### Data section:
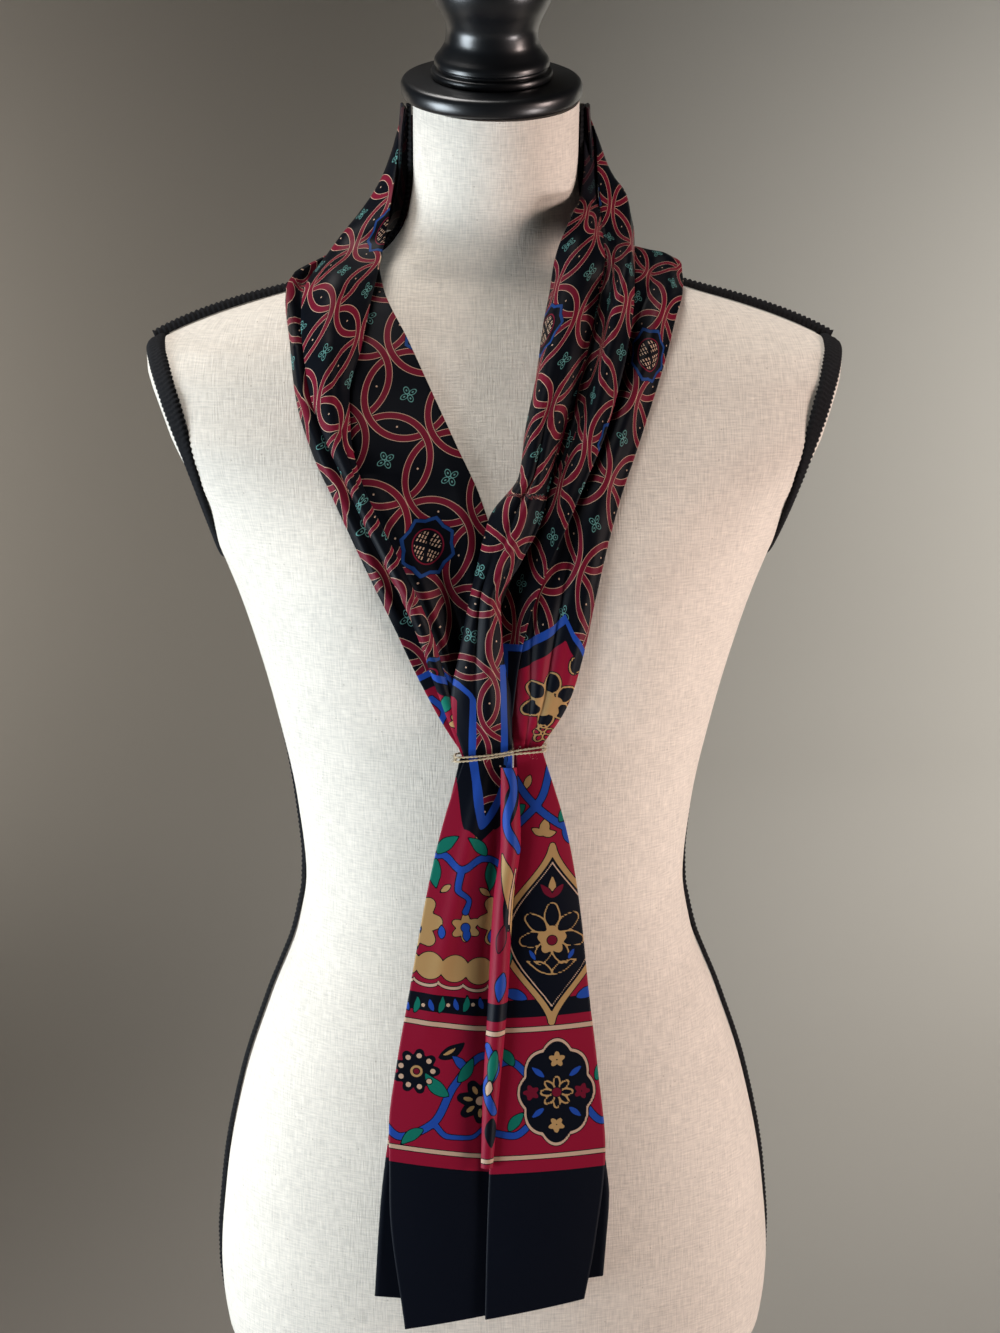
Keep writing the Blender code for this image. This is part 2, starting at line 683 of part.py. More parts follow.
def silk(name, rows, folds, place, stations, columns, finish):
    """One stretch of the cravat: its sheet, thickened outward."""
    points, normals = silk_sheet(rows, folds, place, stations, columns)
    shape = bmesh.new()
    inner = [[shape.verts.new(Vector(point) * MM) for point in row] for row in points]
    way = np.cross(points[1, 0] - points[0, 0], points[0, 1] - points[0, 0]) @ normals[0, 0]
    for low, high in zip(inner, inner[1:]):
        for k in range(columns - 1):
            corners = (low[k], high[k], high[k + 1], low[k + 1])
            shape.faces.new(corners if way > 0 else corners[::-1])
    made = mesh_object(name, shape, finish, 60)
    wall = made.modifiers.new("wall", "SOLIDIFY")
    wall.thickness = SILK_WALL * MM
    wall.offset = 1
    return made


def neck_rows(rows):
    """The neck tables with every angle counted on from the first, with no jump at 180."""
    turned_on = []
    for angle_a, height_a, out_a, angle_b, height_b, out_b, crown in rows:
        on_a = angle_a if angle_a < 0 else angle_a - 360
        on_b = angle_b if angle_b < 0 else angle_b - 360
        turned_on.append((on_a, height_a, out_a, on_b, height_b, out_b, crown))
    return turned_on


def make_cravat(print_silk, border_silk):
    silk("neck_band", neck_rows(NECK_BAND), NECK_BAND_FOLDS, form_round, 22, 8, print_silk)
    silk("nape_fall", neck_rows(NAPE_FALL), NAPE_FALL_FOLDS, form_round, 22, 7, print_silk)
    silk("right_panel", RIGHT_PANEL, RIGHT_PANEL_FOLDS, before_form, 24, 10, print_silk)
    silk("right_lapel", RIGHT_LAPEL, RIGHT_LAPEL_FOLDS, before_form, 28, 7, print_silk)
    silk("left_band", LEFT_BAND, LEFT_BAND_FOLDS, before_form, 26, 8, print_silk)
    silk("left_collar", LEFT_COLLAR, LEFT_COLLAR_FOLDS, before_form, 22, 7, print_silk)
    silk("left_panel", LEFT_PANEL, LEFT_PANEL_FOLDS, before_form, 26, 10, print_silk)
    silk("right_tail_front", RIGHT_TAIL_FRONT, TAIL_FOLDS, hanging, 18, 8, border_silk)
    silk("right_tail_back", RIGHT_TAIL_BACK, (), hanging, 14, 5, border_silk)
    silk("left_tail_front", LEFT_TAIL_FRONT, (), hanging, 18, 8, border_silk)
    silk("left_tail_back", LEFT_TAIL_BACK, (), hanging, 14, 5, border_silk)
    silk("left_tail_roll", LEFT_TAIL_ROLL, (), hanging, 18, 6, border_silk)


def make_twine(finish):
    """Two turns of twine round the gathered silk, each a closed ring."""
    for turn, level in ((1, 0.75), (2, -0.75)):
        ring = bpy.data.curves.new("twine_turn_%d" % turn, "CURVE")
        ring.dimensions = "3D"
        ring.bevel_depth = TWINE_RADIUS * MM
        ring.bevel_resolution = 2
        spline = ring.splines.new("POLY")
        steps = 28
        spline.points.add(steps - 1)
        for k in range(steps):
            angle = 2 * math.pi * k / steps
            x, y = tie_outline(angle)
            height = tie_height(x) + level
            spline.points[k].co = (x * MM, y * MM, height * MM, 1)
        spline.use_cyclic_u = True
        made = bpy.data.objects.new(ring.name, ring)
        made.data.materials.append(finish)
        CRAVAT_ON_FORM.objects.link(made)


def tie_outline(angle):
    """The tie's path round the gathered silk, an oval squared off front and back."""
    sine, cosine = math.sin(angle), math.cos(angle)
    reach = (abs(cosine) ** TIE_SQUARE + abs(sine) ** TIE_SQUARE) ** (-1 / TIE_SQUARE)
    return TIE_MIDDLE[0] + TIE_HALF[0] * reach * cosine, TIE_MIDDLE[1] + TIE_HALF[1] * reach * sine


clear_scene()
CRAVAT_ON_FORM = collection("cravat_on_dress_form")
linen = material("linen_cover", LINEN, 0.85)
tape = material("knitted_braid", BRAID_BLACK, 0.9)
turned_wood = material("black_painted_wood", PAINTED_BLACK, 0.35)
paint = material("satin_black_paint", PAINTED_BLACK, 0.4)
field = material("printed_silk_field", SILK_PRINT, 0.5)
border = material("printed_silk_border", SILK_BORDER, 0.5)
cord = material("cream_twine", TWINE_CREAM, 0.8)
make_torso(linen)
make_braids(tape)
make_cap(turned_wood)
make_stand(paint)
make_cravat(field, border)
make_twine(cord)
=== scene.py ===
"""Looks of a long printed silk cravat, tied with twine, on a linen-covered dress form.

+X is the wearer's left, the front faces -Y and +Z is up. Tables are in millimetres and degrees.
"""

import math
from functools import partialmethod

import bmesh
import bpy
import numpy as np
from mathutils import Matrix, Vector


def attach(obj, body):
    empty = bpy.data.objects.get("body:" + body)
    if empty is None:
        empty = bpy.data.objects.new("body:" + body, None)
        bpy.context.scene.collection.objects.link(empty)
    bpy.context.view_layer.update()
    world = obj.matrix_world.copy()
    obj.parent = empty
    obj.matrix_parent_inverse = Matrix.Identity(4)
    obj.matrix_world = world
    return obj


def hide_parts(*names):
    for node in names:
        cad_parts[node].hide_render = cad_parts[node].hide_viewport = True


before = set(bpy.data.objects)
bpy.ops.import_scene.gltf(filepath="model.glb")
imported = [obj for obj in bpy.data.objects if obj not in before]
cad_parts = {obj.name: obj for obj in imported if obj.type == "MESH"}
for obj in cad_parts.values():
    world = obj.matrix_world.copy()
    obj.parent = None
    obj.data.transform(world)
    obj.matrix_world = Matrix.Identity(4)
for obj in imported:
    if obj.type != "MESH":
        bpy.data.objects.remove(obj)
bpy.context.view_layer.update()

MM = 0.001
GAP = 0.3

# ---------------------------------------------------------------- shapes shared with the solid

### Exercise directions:
Reproduce all of the material above word for word.

### Response for this exercise:
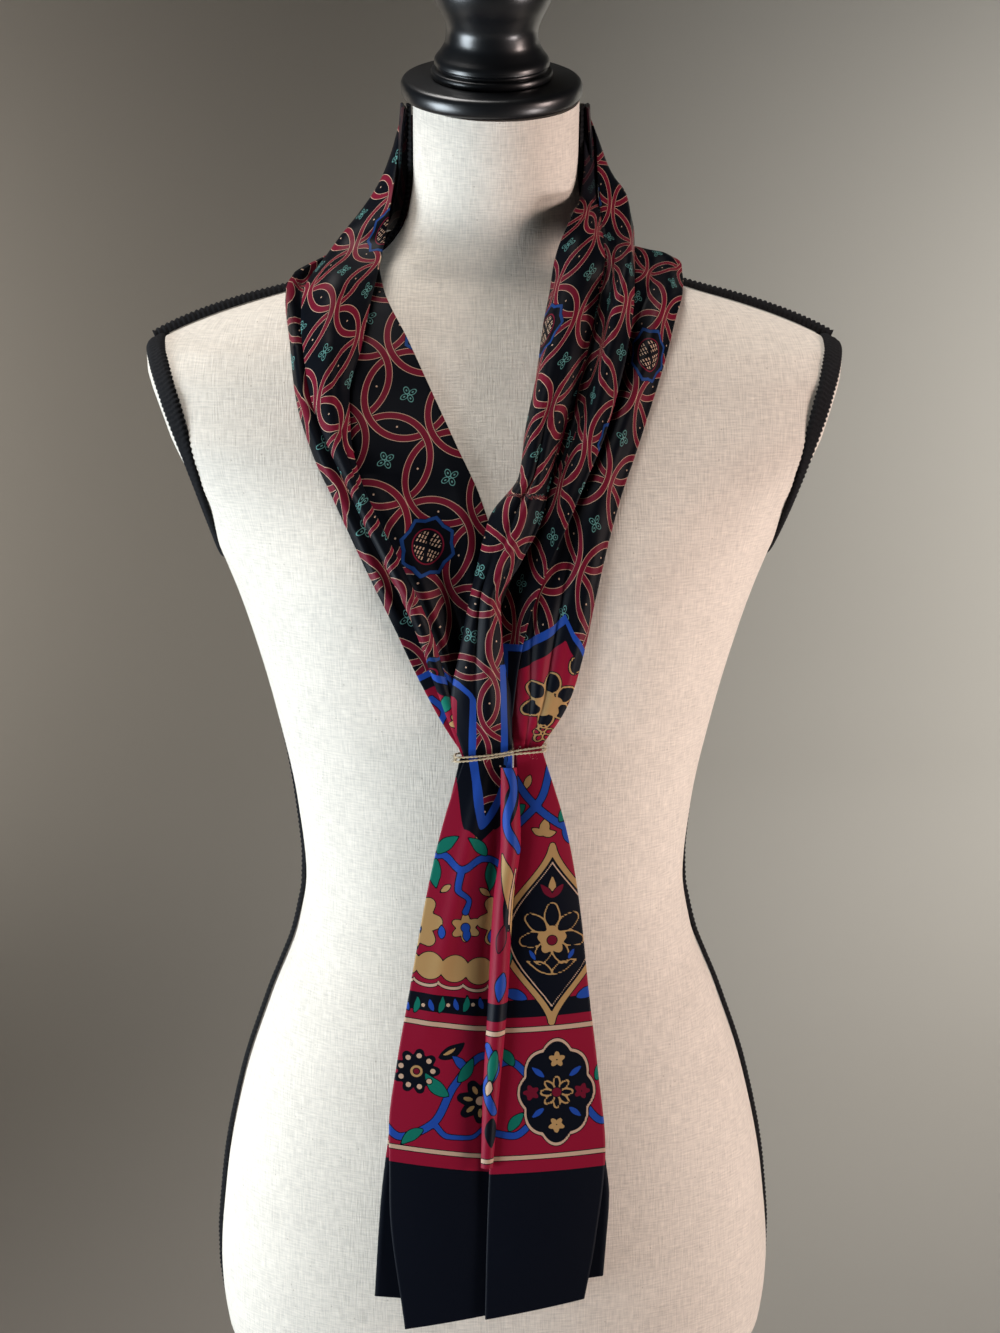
Keep writing the Blender code for this image. This is part 2, starting at line 683 of part.py. More parts follow.
def silk(name, rows, folds, place, stations, columns, finish):
    """One stretch of the cravat: its sheet, thickened outward."""
    points, normals = silk_sheet(rows, folds, place, stations, columns)
    shape = bmesh.new()
    inner = [[shape.verts.new(Vector(point) * MM) for point in row] for row in points]
    way = np.cross(points[1, 0] - points[0, 0], points[0, 1] - points[0, 0]) @ normals[0, 0]
    for low, high in zip(inner, inner[1:]):
        for k in range(columns - 1):
            corners = (low[k], high[k], high[k + 1], low[k + 1])
            shape.faces.new(corners if way > 0 else corners[::-1])
    made = mesh_object(name, shape, finish, 60)
    wall = made.modifiers.new("wall", "SOLIDIFY")
    wall.thickness = SILK_WALL * MM
    wall.offset = 1
    return made


def neck_rows(rows):
    """The neck tables with every angle counted on from the first, with no jump at 180."""
    turned_on = []
    for angle_a, height_a, out_a, angle_b, height_b, out_b, crown in rows:
        on_a = angle_a if angle_a < 0 else angle_a - 360
        on_b = angle_b if angle_b < 0 else angle_b - 360
        turned_on.append((on_a, height_a, out_a, on_b, height_b, out_b, crown))
    return turned_on


def make_cravat(print_silk, border_silk):
    silk("neck_band", neck_rows(NECK_BAND), NECK_BAND_FOLDS, form_round, 22, 8, print_silk)
    silk("nape_fall", neck_rows(NAPE_FALL), NAPE_FALL_FOLDS, form_round, 22, 7, print_silk)
    silk("right_panel", RIGHT_PANEL, RIGHT_PANEL_FOLDS, before_form, 24, 10, print_silk)
    silk("right_lapel", RIGHT_LAPEL, RIGHT_LAPEL_FOLDS, before_form, 28, 7, print_silk)
    silk("left_band", LEFT_BAND, LEFT_BAND_FOLDS, before_form, 26, 8, print_silk)
    silk("left_collar", LEFT_COLLAR, LEFT_COLLAR_FOLDS, before_form, 22, 7, print_silk)
    silk("left_panel", LEFT_PANEL, LEFT_PANEL_FOLDS, before_form, 26, 10, print_silk)
    silk("right_tail_front", RIGHT_TAIL_FRONT, TAIL_FOLDS, hanging, 18, 8, border_silk)
    silk("right_tail_back", RIGHT_TAIL_BACK, (), hanging, 14, 5, border_silk)
    silk("left_tail_front", LEFT_TAIL_FRONT, (), hanging, 18, 8, border_silk)
    silk("left_tail_back", LEFT_TAIL_BACK, (), hanging, 14, 5, border_silk)
    silk("left_tail_roll", LEFT_TAIL_ROLL, (), hanging, 18, 6, border_silk)


def make_twine(finish):
    """Two turns of twine round the gathered silk, each a closed ring."""
    for turn, level in ((1, 0.75), (2, -0.75)):
        ring = bpy.data.curves.new("twine_turn_%d" % turn, "CURVE")
        ring.dimensions = "3D"
        ring.bevel_depth = TWINE_RADIUS * MM
        ring.bevel_resolution = 2
        spline = ring.splines.new("POLY")
        steps = 28
        spline.points.add(steps - 1)
        for k in range(steps):
            angle = 2 * math.pi * k / steps
            x, y = tie_outline(angle)
            height = tie_height(x) + level
            spline.points[k].co = (x * MM, y * MM, height * MM, 1)
        spline.use_cyclic_u = True
        made = bpy.data.objects.new(ring.name, ring)
        made.data.materials.append(finish)
        CRAVAT_ON_FORM.objects.link(made)


def tie_outline(angle):
    """The tie's path round the gathered silk, an oval squared off front and back."""
    sine, cosine = math.sin(angle), math.cos(angle)
    reach = (abs(cosine) ** TIE_SQUARE + abs(sine) ** TIE_SQUARE) ** (-1 / TIE_SQUARE)
    return TIE_MIDDLE[0] + TIE_HALF[0] * reach * cosine, TIE_MIDDLE[1] + TIE_HALF[1] * reach * sine


clear_scene()
CRAVAT_ON_FORM = collection("cravat_on_dress_form")
linen = material("linen_cover", LINEN, 0.85)
tape = material("knitted_braid", BRAID_BLACK, 0.9)
turned_wood = material("black_painted_wood", PAINTED_BLACK, 0.35)
paint = material("satin_black_paint", PAINTED_BLACK, 0.4)
field = material("printed_silk_field", SILK_PRINT, 0.5)
border = material("printed_silk_border", SILK_BORDER, 0.5)
cord = material("cream_twine", TWINE_CREAM, 0.8)
make_torso(linen)
make_braids(tape)
make_cap(turned_wood)
make_stand(paint)
make_cravat(field, border)
make_twine(cord)
=== scene.py ===
"""Looks of a long printed silk cravat, tied with twine, on a linen-covered dress form.

+X is the wearer's left, the front faces -Y and +Z is up. Tables are in millimetres and degrees.
"""

import math
from functools import partialmethod

import bmesh
import bpy
import numpy as np
from mathutils import Matrix, Vector


def attach(obj, body):
    empty = bpy.data.objects.get("body:" + body)
    if empty is None:
        empty = bpy.data.objects.new("body:" + body, None)
        bpy.context.scene.collection.objects.link(empty)
    bpy.context.view_layer.update()
    world = obj.matrix_world.copy()
    obj.parent = empty
    obj.matrix_parent_inverse = Matrix.Identity(4)
    obj.matrix_world = world
    return obj


def hide_parts(*names):
    for node in names:
        cad_parts[node].hide_render = cad_parts[node].hide_viewport = True


before = set(bpy.data.objects)
bpy.ops.import_scene.gltf(filepath="model.glb")
imported = [obj for obj in bpy.data.objects if obj not in before]
cad_parts = {obj.name: obj for obj in imported if obj.type == "MESH"}
for obj in cad_parts.values():
    world = obj.matrix_world.copy()
    obj.parent = None
    obj.data.transform(world)
    obj.matrix_world = Matrix.Identity(4)
for obj in imported:
    if obj.type != "MESH":
        bpy.data.objects.remove(obj)
bpy.context.view_layer.update()

MM = 0.001
GAP = 0.3

# ---------------------------------------------------------------- shapes shared with the solid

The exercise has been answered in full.